Slightly warily, I am considering a series of posts on one theme. The theme is ‘making a start on digitalness’. I am wary because I have started this kind of project before and lost momentum. I am considering another attempt for this topic. In drafting this idea as one post I became lost in notes and paragraphs and my thread became entangled. I think it is too complex for one piece. So. This might become a series.
The idea is borne from a growing sense that many teams and their leaders are peering over the garden fence at their neighbours and gazing in envy at their digitalness. In the learning world, this gaze is often directed further afield to more distant neighbourhoods. Nearby locales are more familiar and inspire less of this longing. This envy is not about technology. I don’t see much coveting of our neighbours kit – we all have access to the technology and tools we (think we) need. It’s more of an admiration of the lifestyle.
Like anything valuable, making a start on being digital is hard and will require constant effort. I am taking it for granted that ‘being or becoming digital’ is desirable. It is possible not to try it. That route will guarantee irrelevance at some point, however. (I refer you to the inevitable YouTube “How to do something or other” video which you did not make but everyone prefers to what you did make). So why not make a start?
If this does become a series, it will cover organising for digitalness, the culture of digitalness, working digitally and digital behaviours. This post is about the last one: behaviours. (Yes. These themes overlap – hence the entanglement).
It is also focused on making a start on digitalness not on an end state. This is because, in my experience, digital teams and organisations don’t fix at a certain point. Something happens, mainly to users, that requires a response. By definition, something has changed. This is one of the reasons why it is hard work. Like all the best jobs, it does not freeze in form and repeat.

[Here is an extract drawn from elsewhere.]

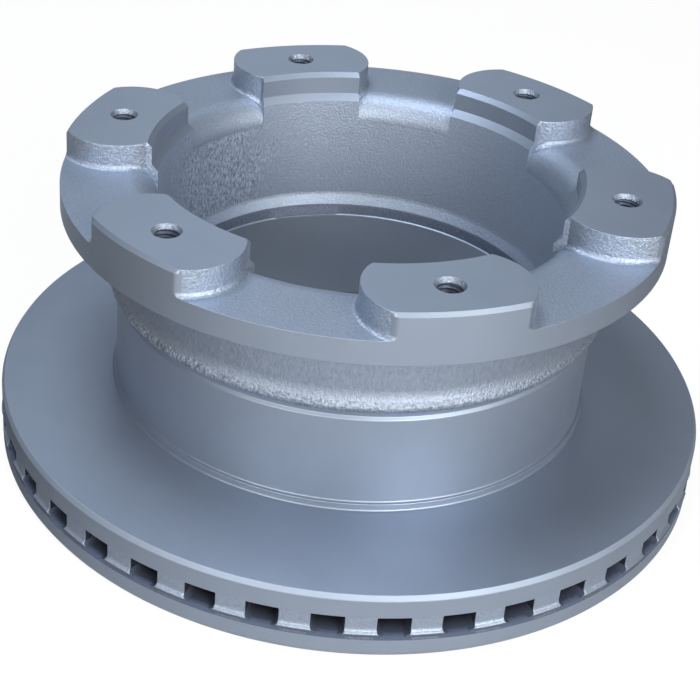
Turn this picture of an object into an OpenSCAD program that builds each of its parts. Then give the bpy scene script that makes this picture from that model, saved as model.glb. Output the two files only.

Here are some hallmark behaviours that I believe a digital team and the members of a digital team will exhibit. These are the behaviours I would start and practice.
A digital team will:
- Aways seek the user need – answer the “what’s in it for me?” question (the me being the user)
- Always seek and meet the user to find the user need – there is no substitute for direct knowledge
- Have a clear user focus – stakeholders are not front of the queue
- Have a good sense of the business needs (stakeholders are important but not front of the queue)
- Get something in front of users quickly (until the user has experienced it, there is no reliable way of judging whether it is any good or not)
- Not wait for the finished article (until the user has experienced it, there is no reliable way of judging whether it is finished or not)
- Focus on producing the minimum product /service/content from which they can learn about genuine user response (until the user has experienced it, there is no way of judging whether it is enough or not)
- Seek data data to understand user behavior – don’t move unless you can measure (not ‘track’ – that is something else)
- Observe – see what happens when you do move
- Respond quickly to observations – change what you did last time and
- Observe again…
- Learn and want to learn – the data and the testing are all focused on improved understanding and then on an improved outcome
- Reflect on experience – digital teams (agile teams in particular through the sprint retrospective) will find time to discuss and assess recent performance
- Communicate frequently and directly throughout their work – Slack is a favourite of digital professionals for this reason
- Share information routinely and openly – Slack is a favourite of digital professionals for this reason
- Organise themselves quickly to focus on goals – the daily stand up is one of the rituals to set next steps and share recent activity
- Seek expertise to solve a problem (and share the result) – Stack Overflow is a towering monument to this behaviour
One interesting observation as I scratched out that list: digital teams are learning teams (this is an element of the culture of digitalness which will form the heart of another post is this possible series). The focus on improvement requires equal attention to what has and has not worked, adjusting for both outcomes. Progress is made through this learning.
All of these behaviours signal organisational traits, ways of working and cultural patterns. To be properly embedded, they need those other factors to be in place too. To be true to the title, however, I think we can all start with these behaviours, individually and collectively, try them and make progress towards more effective digital working. The role of the Product Manager – the missing link in developing helpful learning technologies – is an excellent mechanism for gaining and sustaining momentum with these changes in any team.
As with all these successful digital endeavours – these things are simple but hard.
[Worthy of another post in the series?].